From the records below, copy every line that contains the word "Blender".

[Entries with model source code]
## begin

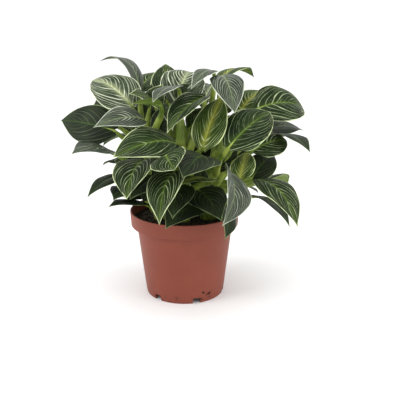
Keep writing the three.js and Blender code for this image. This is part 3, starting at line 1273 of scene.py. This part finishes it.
PALE, FRESH, STRIPED, DARK, GREY = Age
LEAVES = [
    LeafPlan("left", 174, (-47, -2, 228), (-91, 23, 253), (0.5, -0.1, 0.85), 30, 0.3, 0.2, GREY),
    LeafPlan("left", 160, (-52, -38, 215), (-95, -4, 236), (0.1, -0.6, 0.8), 48, 0.15, 0.2, PALE, 0.5),
    LeafPlan("left", 180, (-22, -54, 218), (-49, -66, 220), (0, 0.5, 0.85), 18, 0.1, 0.3, FRESH),
    LeafPlan("left", 152, (-40, -52, 204), (-83, -89, 202), (0, -0.7, 0.7), 28, 0.12, 0.3, GREY),
    LeafPlan("left", 140, (-74, -20, 187), (-134, 14, 191), (-0.2, -0.9, 0.5), 44, 0.1, 0.2, DARK),
    LeafPlan("left", 130, (-73, -30, 165), (-108, -74, 173), (0, -0.3, 1), 42, 0.12, 0.2, GREY),
    LeafPlan("left", 156, (-72, 10, 187), (-99, 44, 210), (0, -0.5, 0.8), 36, 0.1, 0.2, DARK),
    LeafPlan(
        "left", 122, (-38, -60, 164), (-51, -113, 139), (-0.35, -0.7, 0.6), 45, 0.14, 0.35, STRIPED, 0.3,
    ),
    LeafPlan("left", 113, (-65, -25, 139), (-97, -61, 125), (0, -0.1, 1), 24, 0.12, 0.2, DARK),
    LeafPlan("left", 98, (-51, -20, 122), (-70, -66, 124), (0, -0.2, 1), 38, 0.1, 0.2, DARK),
    LeafPlan("left", 90, (-36, -30, 108), (-75, -69, 118), (0, 0, 1), 36, 0.08, 0.2, DARK),
    LeafPlan("left", 106, (-24, -50, 143), (-50, -98, 134), (0, -0.3, 1), 42, 0.12, 0.2, DARK),
    LeafPlan("left", 164, (-49, 12, 222), (-28, 47, 239), (-0.3, -0.6, 0.7), 34, 0.1, 0.2, STRIPED),
    LeafPlan("left", 166, (-27, -20, 210), (-53, -48, 228), (0.1, -0.5, 0.9), 30, 0.12, 0.2, STRIPED),
    LeafPlan("centre", 140, (-8, -58, 181), (-63, -109, 178), (0.1, -0.6, 0.8), 44, 0.12, 0.2, STRIPED, 0.5),
    LeafPlan("centre", 112, (-8, -70, 155), (-20, -131, 120), (-0.35, -0.6, 0.9), 38, 0.14, 0.3, STRIPED),
    LeafPlan("centre", 122, (-15, -99, 178), (-6, -125, 170), (-0.2, -0.75, 0.6), 36, 0.12, 0.2, STRIPED, 1),
    LeafPlan("centre", 131, (22, -66, 169), (1, -118, 161), (0, -0.6, 0.8), 44, 0.14, 0.2, DARK, 0.4),
    LeafPlan("centre", 166, (21, -35, 223), (-15, -72, 193), (-0.45, -0.6, 0.65), 33, 0.1, 0.5, STRIPED),
    LeafPlan("centre", 150, (20, -57, 177), (41, -20, 223), (-0.2, -0.9, 0.4), 34, 0.1, 0.2, FRESH),
    LeafPlan("centre", 180, (-6, -14, 214), (6, 22, 242), (0, -0.7, 0.7), 46, 0.25, 0.2, PALE, 1),
    LeafPlan("centre", 174, (-5, -36, 233), (-28, -74, 223), (-0.3, -0.3, 0.9), 26, 0.12, 0.2, GREY),
    LeafPlan("centre", 172, (-18, 2, 215), (-21, 44, 249), (0, -0.6, 0.8), 34, 0.1, 0.2, STRIPED),
    LeafPlan("centre", 158, (-15, -18, 214), (-10, -56, 192), (0, -0.5, 0.8), 19, 0.16, 0.2, STRIPED),
    LeafPlan("centre", 102, (15, -45, 129), (38, -93, 111), (0, -0.4, 0.9), 42, 0.12, 0.2, DARK),
    LeafPlan("centre", 91, (13, -42, 113), (-17, -91, 102), (0, -0.3, 1), 38, 0.1, 0.2, DARK),
    LeafPlan("centre", 98, (-4, -52, 136), (-9, -105, 117), (0, -0.4, 0.9), 36, 0.12, 0.2, DARK),
    LeafPlan("centre", 118, (29, -46, 140), (-4, -87, 145), (0, 0, 1), 32, 0.08, 0.2, FRESH),
    LeafPlan("right", 140, (47, -60, 179), (89, -22, 206), (-0.2, -0.8, 0.6), 46, 0.1, 0.2, STRIPED, 0.8),
    LeafPlan("right", 147, (78, -10, 208), (130, 23, 202), (0, -0.7, 0.7), 48, 0.16, 0.2, STRIPED, 1),
    LeafPlan("right", 152, (60, 12, 200), (91, 52, 217), (-0.3, -0.6, 0.7), 40, 0.12, 0.2, FRESH, 0.5),
    LeafPlan("right", 158, (39, -22, 243), (51, -58, 210), (0.1, -0.7, 0.7), 33, 0.2, 0.2, GREY, 0.4),
    LeafPlan("right", 160, (40, 5, 237), (77, 39, 234), (0, 0.2, 1), 32, 0.2, 0.2, FRESH),
    LeafPlan("right", 168, (31, -10, 246), (8, -54, 233), (0.2, 0.15, 1), 20, 0.14, 0.2, GREY),
    LeafPlan("right", 132, (74, -20, 166), (111, 9, 170), (0, -0.7, 0.7), 36, 0.12, 0.2, STRIPED, 0.6),
    LeafPlan("right", 136, (88, 20, 178), (136, 56, 171), (0, -0.3, 1), 40, 0.12, 0.2, DARK),
    LeafPlan("right", 126, (105, 20, 173), (130, -37, 166), (0, 0.3, 1), 28, 0.12, 0.2, DARK),
    LeafPlan("right", 114, (57, -60, 145), (67, -26, 164), (-0.3, -0.9, 0.5), 26, 0.08, 0.2, FRESH, 0.5),
    LeafPlan("right", 120, (73, -10, 133), (100, 31, 150), (-0.2, -0.8, 0.5), 34, 0.1, 0.2, DARK),
    LeafPlan("right", 108, (87, 10, 124), (120, 45, 110), (0.3, 0.7, 0.7), 38, 0.16, 0.2, FRESH),
    LeafPlan("right", 112, (80, -35, 137), (113, -86, 102), (0.4, -0.5, 0.8), 42, 0.16, 0.2, STRIPED),
    LeafPlan("right", 98, (70, -10, 112), (109, -60, 93), (0.2, 0.2, 1), 32, 0.16, 0.2, DARK),
    LeafPlan("right", 104, (44, -72, 155), (37, -126, 117), (0.9, -0.4, 0.5), 41, 0.16, 0.5, GREY),
    LeafPlan("right", 92, (39, -46, 114), (41, -96, 93), (0.7, -0.3, 0.6), 28, 0.14, 0.2, DARK),
    LeafPlan("back", 160, (-30, 44, 205), (-62, 92, 200), (0, 0.3, 1), 44, 0.16, 0.2, STRIPED, 0.5),
    LeafPlan("back", 166, (5, 50, 215), (10, 108, 210), (0, 0.3, 1), 44, 0.18, 0.2, PALE),
    LeafPlan("back", 165, (41, 47, 200), (76, 93, 189), (0, 0.4, 1), 44, 0.16, 0.2, STRIPED),
    LeafPlan("back", 130, (-50, 35, 165), (-98, 72, 150), (-0.3, 0.4, 1), 44, 0.16, 0.2, DARK),
    LeafPlan("back", 138, (-20, 66, 178), (-37, 131, 152), (0, 0.5, 1), 46, 0.16, 0.2, STRIPED, 0.5),
    LeafPlan("back", 146, (27, 66, 172), (38, 131, 146), (0, 0.5, 1), 46, 0.16, 0.2, STRIPED),
    LeafPlan("back", 108, (-40, 42, 125), (-72, 97, 104), (-0.3, 0.5, 1), 44, 0.16, 0.2, DARK),
    LeafPlan("back", 100, (5, 52, 128), (0, 112, 100), (0, 0.5, 1), 46, 0.16, 0.2, DARK, 0.5),
    LeafPlan("back", 114, (45, 44, 125), (78, 97, 100), (0.3, 0.5, 1), 44, 0.16, 0.2, DARK),
    LeafPlan("back", 152, (60, 38, 162), (104, 82, 150), (0.3, 0.4, 1), 42, 0.15, 0.2, DARK),
]
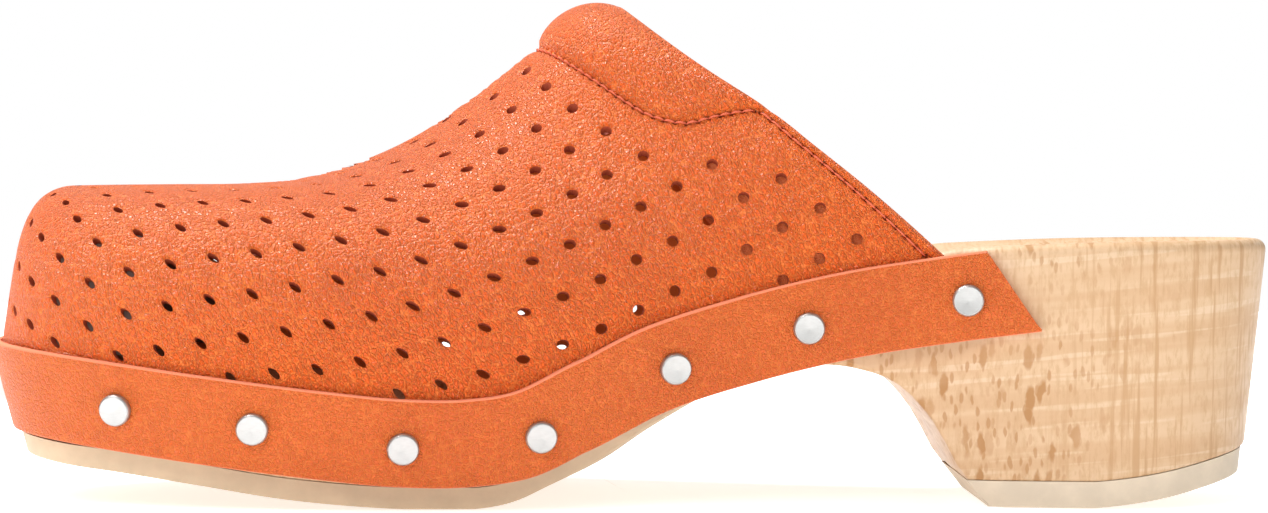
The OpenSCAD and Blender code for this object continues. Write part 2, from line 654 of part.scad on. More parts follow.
// The collar's seam comes down from the ridge, turns a round corner and runs out to the topline
collar_seam_q = collar_q - 0.004;
turn_q = 0.03;
turn_phi = 9;
function collar_point(side, q, phi) = seam_point(side, q, phi, collar_lift);
function collar_seam(side) =
  concat(
    [for (i = [0:SEAM_SAMPLES])
      collar_point(side, collar_seam_q, lerp(89, collar_phi + turn_phi, i / SEAM_SAMPLES))],
    [for (a = [10:10:90])
      collar_point(side, collar_seam_q + turn_q * (1 - cos(a)), collar_phi + turn_phi * (1 - sin(a)))],
    [for (i = [1:10])
      collar_point(side, lerp(collar_seam_q + turn_q, topline_q - 0.004, i / 10), collar_phi)]);

module seam(points, pitch) {
  lengths = path_lengths(points);
  total = lengths[len(lengths) - 1];
  function at(s) =
    let(i = segment_at(lengths, s), t = (s - lengths[i]) / (lengths[i + 1] - lengths[i]))
    lerp(points[i], points[i + 1], t);
  for (s = [0:pitch:total - pitch]) {
    a = at(s + stitch_gap);
    b = at(s + pitch - stitch_gap);
    translate(a) face(unit(b - a)) cylinder(d = thread_d, h = norm(b - a), $fn = 6);
  }
}
module topline_stitching() {
  color("indianred") centred() for (side = [NEAR, FAR]) seam(topline_seam(side), topline_pitch);
}
module collar_stitching() {
  color("indianred") centred() for (side = [NEAR, FAR]) seam(collar_seam(side), collar_pitch);
}

// ---- nodes -----------------------------------------------------------------------------------------

wooden_sole();
forefoot_outsole();
heel_top_piece();
leather_upper();
toe_puff();
collar_foam();
collar_lining();
band();
toe_plate();
toe_plate_nails();
lasting_staples();
topline_stitching();
collar_stitching();
for (i = [1:2 * NAILS_PER_SIDE]) band_nail(i);
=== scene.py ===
"""A wooden clog: carved beech sole, perforated leather upper, nailed leather band. Metres, toe to -X."""
import math

import bpy
import numpy as np
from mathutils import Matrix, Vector
from mathutils.geometry import delaunay_2d_cdt


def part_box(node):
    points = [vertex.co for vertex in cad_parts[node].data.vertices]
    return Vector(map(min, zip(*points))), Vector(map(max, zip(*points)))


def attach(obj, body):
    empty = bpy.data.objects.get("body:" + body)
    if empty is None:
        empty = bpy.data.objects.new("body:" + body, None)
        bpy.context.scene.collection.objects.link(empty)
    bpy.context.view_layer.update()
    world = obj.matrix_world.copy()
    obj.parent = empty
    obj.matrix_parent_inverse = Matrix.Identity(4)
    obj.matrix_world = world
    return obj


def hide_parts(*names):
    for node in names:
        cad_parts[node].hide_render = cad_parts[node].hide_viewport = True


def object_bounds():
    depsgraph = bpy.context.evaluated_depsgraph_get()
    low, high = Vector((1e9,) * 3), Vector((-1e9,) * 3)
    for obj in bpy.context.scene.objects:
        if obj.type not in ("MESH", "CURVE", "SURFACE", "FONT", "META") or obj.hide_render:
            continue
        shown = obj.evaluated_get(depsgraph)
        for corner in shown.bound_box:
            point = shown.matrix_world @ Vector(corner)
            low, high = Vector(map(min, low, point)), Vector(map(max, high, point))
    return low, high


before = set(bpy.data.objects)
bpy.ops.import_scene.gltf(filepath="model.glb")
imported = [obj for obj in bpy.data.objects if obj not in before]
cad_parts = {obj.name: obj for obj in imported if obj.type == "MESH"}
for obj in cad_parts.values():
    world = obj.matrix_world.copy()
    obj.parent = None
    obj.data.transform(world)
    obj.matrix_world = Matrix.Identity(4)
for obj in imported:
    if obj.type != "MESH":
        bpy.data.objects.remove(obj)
cad_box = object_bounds()
MM = 0.001

# ---- the studio ------------------------------------------------------------------------------------
# The shoe stands on a pale floor, seen from its inner side by a camera a little above the heel seat.
# One broad lamp overhead, two soft panels and pale surroundings give an even, bright light.

scene = bpy.context.scene
scene.view_settings.view_transform = "Standard"

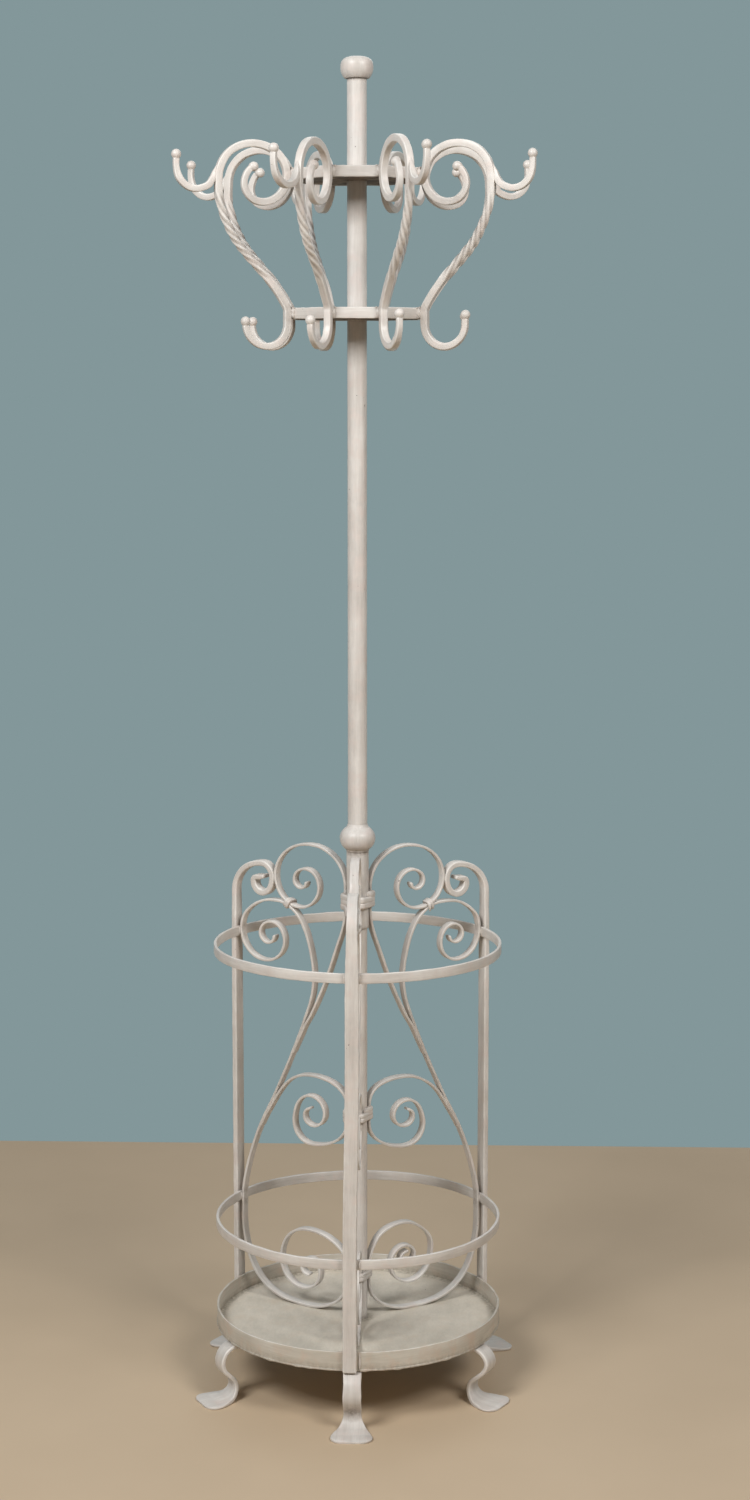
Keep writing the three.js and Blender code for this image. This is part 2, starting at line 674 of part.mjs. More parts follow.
for (const [name, bottom] of [['upper', upperHubBottom], ['lower', lowerHubBottom]]) {
  place(`${name}_hub_band`, hubBandGeometry(bottom));
  place(`${name}_hub_plate`, hubPlateGeometry(bottom));
}

hookNames.forEach((name, i) => {
  const azimuth = (360 / hookCount) * (i + 0.5);
  place(`hook_bar_${name}`, hookBarGeometry(), ironPaint, azimuth);
  place(`outer_hook_${name}`, outerHookGeometry(), ironPaint, azimuth);
});

for (const [name, azimuth] of Object.entries(postAngles)) {
  place(`post_${name}`, postGeometry(), ironPaint, azimuth);
  place(`inner_bar_${name}`, panelBar(innerBarPath), ironPaint, azimuth);
  place(`side_bar_${name}`, panelBar(sideBarPath), ironPaint, azimuth);
  place(`middle_scroll_${name}`, panelBar(midBarPath), ironPaint, azimuth);
  place(`small_collar_${name}`, smallCollarGeometry(), ironPaint, azimuth);
}

place('top_collar', collarGeometry(sleeveRadius, topCollarCentre, collarHeight));
place('middle_collar', collarGeometry(poleRadius, midCollarCentre, midCollarHeight));
place('bottom_collar', collarGeometry(poleRadius, lowCollarCentre, lowCollarHeight));
place('upper_hoop', hoopGeometry(upperHoopTop));
place('lower_hoop', hoopGeometry(lowerHoopTop));
place('tray_rim', trayRimGeometry(), trayPaint);
place('tray_floor', trayFloorGeometry(), trayPaint);

legNames.forEach((name, i) => {
  place(`leg_${name}`, legGeometry(), ironPaint, -90 + (360 / legCount) * i);
});

export default stand;
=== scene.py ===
# %% [markdown]
# # A wrought-iron hall tree
# A hall tree holds coats, hats and walking sticks. This one is smith's work: square bars bent into hooks
# round a tube, and under them a cage of flat bars rolled into scrolls, all of it painted off-white by
# brush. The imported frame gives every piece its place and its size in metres. Each step below makes one
# kind of piece again with the soft edges, the unevenness and the paint that the real one has.

import bpy
import numpy as np
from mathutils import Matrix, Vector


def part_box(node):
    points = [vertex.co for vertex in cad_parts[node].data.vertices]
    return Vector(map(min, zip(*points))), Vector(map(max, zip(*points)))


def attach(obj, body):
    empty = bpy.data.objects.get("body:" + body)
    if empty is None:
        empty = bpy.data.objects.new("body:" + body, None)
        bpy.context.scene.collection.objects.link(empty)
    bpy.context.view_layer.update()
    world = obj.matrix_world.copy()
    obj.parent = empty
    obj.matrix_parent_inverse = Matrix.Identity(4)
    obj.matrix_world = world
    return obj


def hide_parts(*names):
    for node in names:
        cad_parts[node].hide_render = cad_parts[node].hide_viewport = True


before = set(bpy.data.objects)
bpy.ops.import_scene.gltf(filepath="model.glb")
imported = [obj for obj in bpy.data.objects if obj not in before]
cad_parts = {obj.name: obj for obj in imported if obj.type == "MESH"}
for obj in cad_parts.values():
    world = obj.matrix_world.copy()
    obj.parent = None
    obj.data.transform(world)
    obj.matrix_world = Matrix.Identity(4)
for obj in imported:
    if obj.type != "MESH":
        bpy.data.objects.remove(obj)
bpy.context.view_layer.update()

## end

● Finished task:
Keep writing the three.js and Blender code for this image. This is part 3, starting at line 1273 of scene.py. This part finishes it.
The OpenSCAD and Blender code for this object continues. Write part 2, from line 654 of part.scad on. More parts follow.
Keep writing the three.js and Blender code for this image. This is part 2, starting at line 674 of part.mjs. More parts follow.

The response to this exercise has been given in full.